→ **DATA EXTRACT**
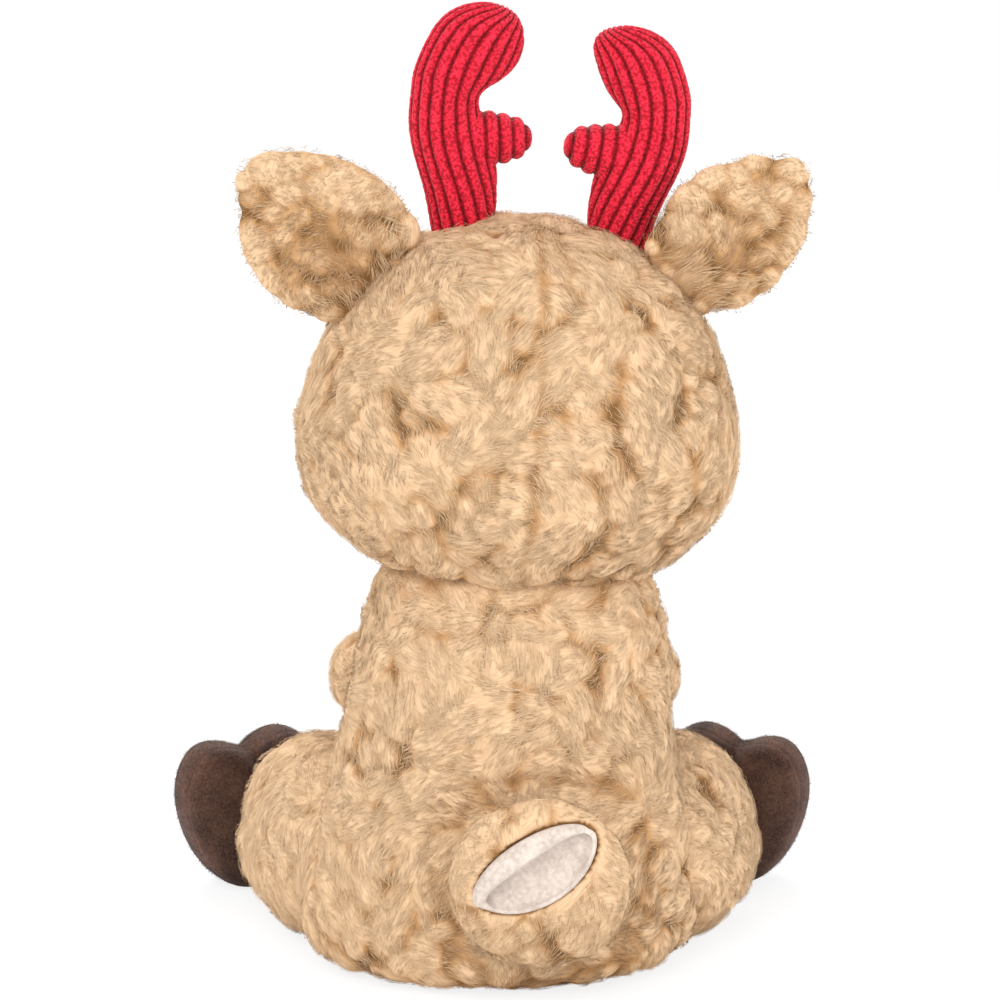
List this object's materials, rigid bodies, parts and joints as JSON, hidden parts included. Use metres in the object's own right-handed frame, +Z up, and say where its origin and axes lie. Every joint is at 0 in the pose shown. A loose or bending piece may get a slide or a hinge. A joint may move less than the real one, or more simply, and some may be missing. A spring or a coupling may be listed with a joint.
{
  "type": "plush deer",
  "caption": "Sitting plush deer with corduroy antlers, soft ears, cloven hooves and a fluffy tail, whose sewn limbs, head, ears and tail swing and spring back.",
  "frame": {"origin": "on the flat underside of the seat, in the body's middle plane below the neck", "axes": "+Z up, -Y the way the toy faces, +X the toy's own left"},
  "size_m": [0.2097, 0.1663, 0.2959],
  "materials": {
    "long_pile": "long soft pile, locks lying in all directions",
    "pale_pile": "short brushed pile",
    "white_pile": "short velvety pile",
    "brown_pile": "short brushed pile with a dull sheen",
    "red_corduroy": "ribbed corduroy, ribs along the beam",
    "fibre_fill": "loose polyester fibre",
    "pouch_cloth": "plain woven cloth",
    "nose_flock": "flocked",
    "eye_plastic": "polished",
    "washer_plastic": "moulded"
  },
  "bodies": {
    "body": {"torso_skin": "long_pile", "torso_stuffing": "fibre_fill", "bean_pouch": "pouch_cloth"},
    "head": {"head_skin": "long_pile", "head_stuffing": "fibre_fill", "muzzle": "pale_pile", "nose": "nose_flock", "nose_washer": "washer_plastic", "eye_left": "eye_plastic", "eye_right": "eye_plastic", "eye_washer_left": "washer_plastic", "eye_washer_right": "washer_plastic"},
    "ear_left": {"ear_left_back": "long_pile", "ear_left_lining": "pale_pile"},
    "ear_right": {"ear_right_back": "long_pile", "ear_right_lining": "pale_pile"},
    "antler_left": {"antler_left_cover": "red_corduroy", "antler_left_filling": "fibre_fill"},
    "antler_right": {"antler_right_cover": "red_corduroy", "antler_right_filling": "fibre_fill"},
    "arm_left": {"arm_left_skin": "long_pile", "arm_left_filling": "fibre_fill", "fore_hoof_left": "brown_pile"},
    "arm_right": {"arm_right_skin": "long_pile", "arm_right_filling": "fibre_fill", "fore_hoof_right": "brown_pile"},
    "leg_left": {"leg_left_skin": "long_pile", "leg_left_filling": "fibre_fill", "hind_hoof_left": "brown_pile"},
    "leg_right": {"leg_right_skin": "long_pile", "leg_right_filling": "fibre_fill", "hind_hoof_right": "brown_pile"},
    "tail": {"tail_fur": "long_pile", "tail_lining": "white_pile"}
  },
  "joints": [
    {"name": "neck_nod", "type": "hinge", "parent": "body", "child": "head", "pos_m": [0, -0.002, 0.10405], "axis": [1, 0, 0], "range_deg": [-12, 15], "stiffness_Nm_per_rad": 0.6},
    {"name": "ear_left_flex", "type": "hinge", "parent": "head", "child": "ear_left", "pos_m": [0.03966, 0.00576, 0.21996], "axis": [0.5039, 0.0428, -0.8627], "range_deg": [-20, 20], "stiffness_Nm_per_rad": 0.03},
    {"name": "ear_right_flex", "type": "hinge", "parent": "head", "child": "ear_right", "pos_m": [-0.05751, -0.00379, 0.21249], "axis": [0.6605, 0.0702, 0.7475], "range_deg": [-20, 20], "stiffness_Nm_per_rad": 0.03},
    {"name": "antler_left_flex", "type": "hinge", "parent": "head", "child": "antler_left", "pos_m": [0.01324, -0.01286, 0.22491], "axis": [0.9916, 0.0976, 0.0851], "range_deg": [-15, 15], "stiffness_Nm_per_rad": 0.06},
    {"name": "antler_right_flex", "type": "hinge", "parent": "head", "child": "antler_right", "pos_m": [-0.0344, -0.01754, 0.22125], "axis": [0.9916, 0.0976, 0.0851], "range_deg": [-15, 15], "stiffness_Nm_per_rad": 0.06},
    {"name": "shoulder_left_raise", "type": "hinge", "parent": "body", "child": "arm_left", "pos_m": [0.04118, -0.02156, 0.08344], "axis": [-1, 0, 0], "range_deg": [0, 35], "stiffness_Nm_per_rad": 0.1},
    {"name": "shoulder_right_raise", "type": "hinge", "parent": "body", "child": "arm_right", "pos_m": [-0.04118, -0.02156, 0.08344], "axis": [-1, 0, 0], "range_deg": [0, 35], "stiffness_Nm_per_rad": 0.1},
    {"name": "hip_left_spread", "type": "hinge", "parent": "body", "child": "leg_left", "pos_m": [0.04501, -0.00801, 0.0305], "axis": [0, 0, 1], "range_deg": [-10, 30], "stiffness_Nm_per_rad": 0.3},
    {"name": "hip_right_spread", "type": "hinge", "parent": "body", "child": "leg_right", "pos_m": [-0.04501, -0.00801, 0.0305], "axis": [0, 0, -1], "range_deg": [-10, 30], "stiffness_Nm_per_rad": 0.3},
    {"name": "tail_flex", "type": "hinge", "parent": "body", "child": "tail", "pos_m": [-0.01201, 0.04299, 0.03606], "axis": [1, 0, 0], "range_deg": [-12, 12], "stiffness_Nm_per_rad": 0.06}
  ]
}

→ **GOAL**
Print the listing above in full, exactly as it is.

→ **RESPONSE TO THE TASK**
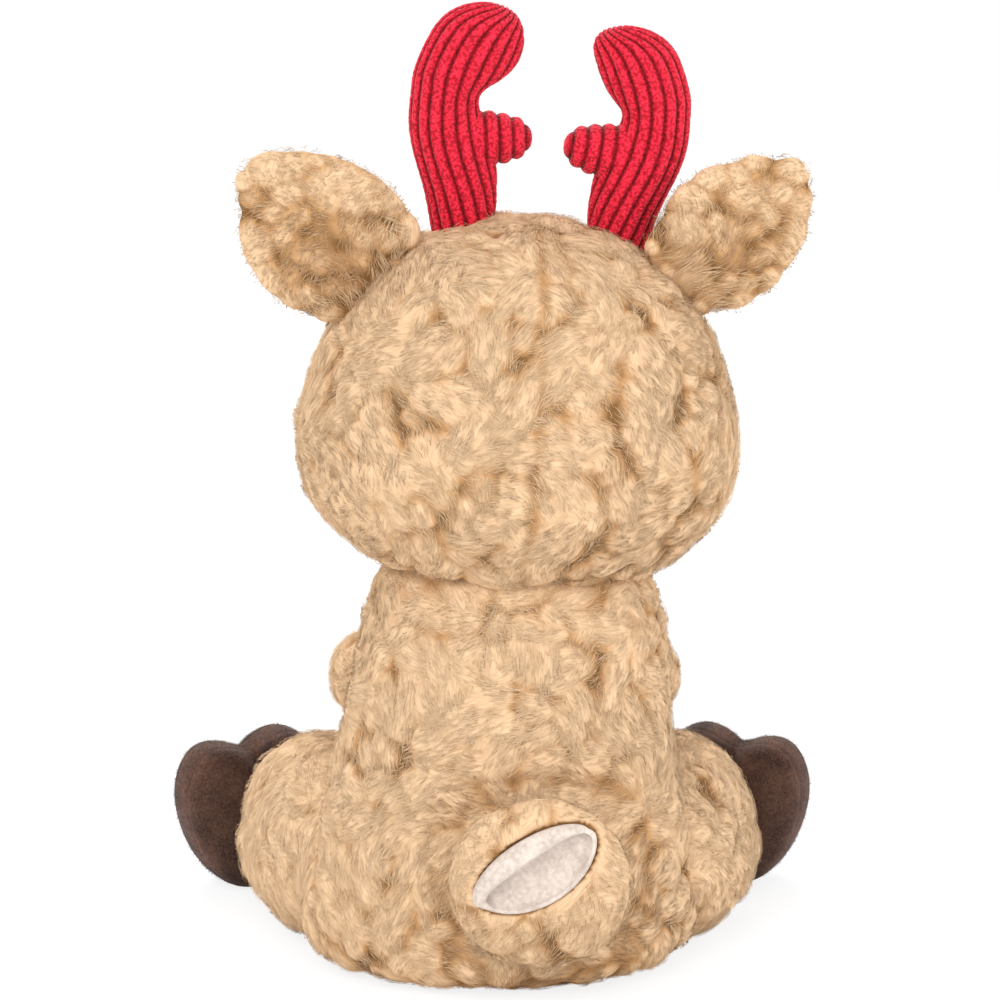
List this object's materials, rigid bodies, parts and joints as JSON, hidden parts included. Use metres in the object's own right-handed frame, +Z up, and say where its origin and axes lie. Every joint is at 0 in the pose shown. A loose or bending piece may get a slide or a hinge. A joint may move less than the real one, or more simply, and some may be missing. A spring or a coupling may be listed with a joint.
{
  "type": "plush deer",
  "caption": "Sitting plush deer with corduroy antlers, soft ears, cloven hooves and a fluffy tail, whose sewn limbs, head, ears and tail swing and spring back.",
  "frame": {"origin": "on the flat underside of the seat, in the body's middle plane below the neck", "axes": "+Z up, -Y the way the toy faces, +X the toy's own left"},
  "size_m": [0.2097, 0.1663, 0.2959],
  "materials": {
    "long_pile": "long soft pile, locks lying in all directions",
    "pale_pile": "short brushed pile",
    "white_pile": "short velvety pile",
    "brown_pile": "short brushed pile with a dull sheen",
    "red_corduroy": "ribbed corduroy, ribs along the beam",
    "fibre_fill": "loose polyester fibre",
    "pouch_cloth": "plain woven cloth",
    "nose_flock": "flocked",
    "eye_plastic": "polished",
    "washer_plastic": "moulded"
  },
  "bodies": {
    "body": {"torso_skin": "long_pile", "torso_stuffing": "fibre_fill", "bean_pouch": "pouch_cloth"},
    "head": {"head_skin": "long_pile", "head_stuffing": "fibre_fill", "muzzle": "pale_pile", "nose": "nose_flock", "nose_washer": "washer_plastic", "eye_left": "eye_plastic", "eye_right": "eye_plastic", "eye_washer_left": "washer_plastic", "eye_washer_right": "washer_plastic"},
    "ear_left": {"ear_left_back": "long_pile", "ear_left_lining": "pale_pile"},
    "ear_right": {"ear_right_back": "long_pile", "ear_right_lining": "pale_pile"},
    "antler_left": {"antler_left_cover": "red_corduroy", "antler_left_filling": "fibre_fill"},
    "antler_right": {"antler_right_cover": "red_corduroy", "antler_right_filling": "fibre_fill"},
    "arm_left": {"arm_left_skin": "long_pile", "arm_left_filling": "fibre_fill", "fore_hoof_left": "brown_pile"},
    "arm_right": {"arm_right_skin": "long_pile", "arm_right_filling": "fibre_fill", "fore_hoof_right": "brown_pile"},
    "leg_left": {"leg_left_skin": "long_pile", "leg_left_filling": "fibre_fill", "hind_hoof_left": "brown_pile"},
    "leg_right": {"leg_right_skin": "long_pile", "leg_right_filling": "fibre_fill", "hind_hoof_right": "brown_pile"},
    "tail": {"tail_fur": "long_pile", "tail_lining": "white_pile"}
  },
  "joints": [
    {"name": "neck_nod", "type": "hinge", "parent": "body", "child": "head", "pos_m": [0, -0.002, 0.10405], "axis": [1, 0, 0], "range_deg": [-12, 15], "stiffness_Nm_per_rad": 0.6},
    {"name": "ear_left_flex", "type": "hinge", "parent": "head", "child": "ear_left", "pos_m": [0.03966, 0.00576, 0.21996], "axis": [0.5039, 0.0428, -0.8627], "range_deg": [-20, 20], "stiffness_Nm_per_rad": 0.03},
    {"name": "ear_right_flex", "type": "hinge", "parent": "head", "child": "ear_right", "pos_m": [-0.05751, -0.00379, 0.21249], "axis": [0.6605, 0.0702, 0.7475], "range_deg": [-20, 20], "stiffness_Nm_per_rad": 0.03},
    {"name": "antler_left_flex", "type": "hinge", "parent": "head", "child": "antler_left", "pos_m": [0.01324, -0.01286, 0.22491], "axis": [0.9916, 0.0976, 0.0851], "range_deg": [-15, 15], "stiffness_Nm_per_rad": 0.06},
    {"name": "antler_right_flex", "type": "hinge", "parent": "head", "child": "antler_right", "pos_m": [-0.0344, -0.01754, 0.22125], "axis": [0.9916, 0.0976, 0.0851], "range_deg": [-15, 15], "stiffness_Nm_per_rad": 0.06},
    {"name": "shoulder_left_raise", "type": "hinge", "parent": "body", "child": "arm_left", "pos_m": [0.04118, -0.02156, 0.08344], "axis": [-1, 0, 0], "range_deg": [0, 35], "stiffness_Nm_per_rad": 0.1},
    {"name": "shoulder_right_raise", "type": "hinge", "parent": "body", "child": "arm_right", "pos_m": [-0.04118, -0.02156, 0.08344], "axis": [-1, 0, 0], "range_deg": [0, 35], "stiffness_Nm_per_rad": 0.1},
    {"name": "hip_left_spread", "type": "hinge", "parent": "body", "child": "leg_left", "pos_m": [0.04501, -0.00801, 0.0305], "axis": [0, 0, 1], "range_deg": [-10, 30], "stiffness_Nm_per_rad": 0.3},
    {"name": "hip_right_spread", "type": "hinge", "parent": "body", "child": "leg_right", "pos_m": [-0.04501, -0.00801, 0.0305], "axis": [0, 0, -1], "range_deg": [-10, 30], "stiffness_Nm_per_rad": 0.3},
    {"name": "tail_flex", "type": "hinge", "parent": "body", "child": "tail", "pos_m": [-0.01201, 0.04299, 0.03606], "axis": [1, 0, 0], "range_deg": [-12, 12], "stiffness_Nm_per_rad": 0.06}
  ]
}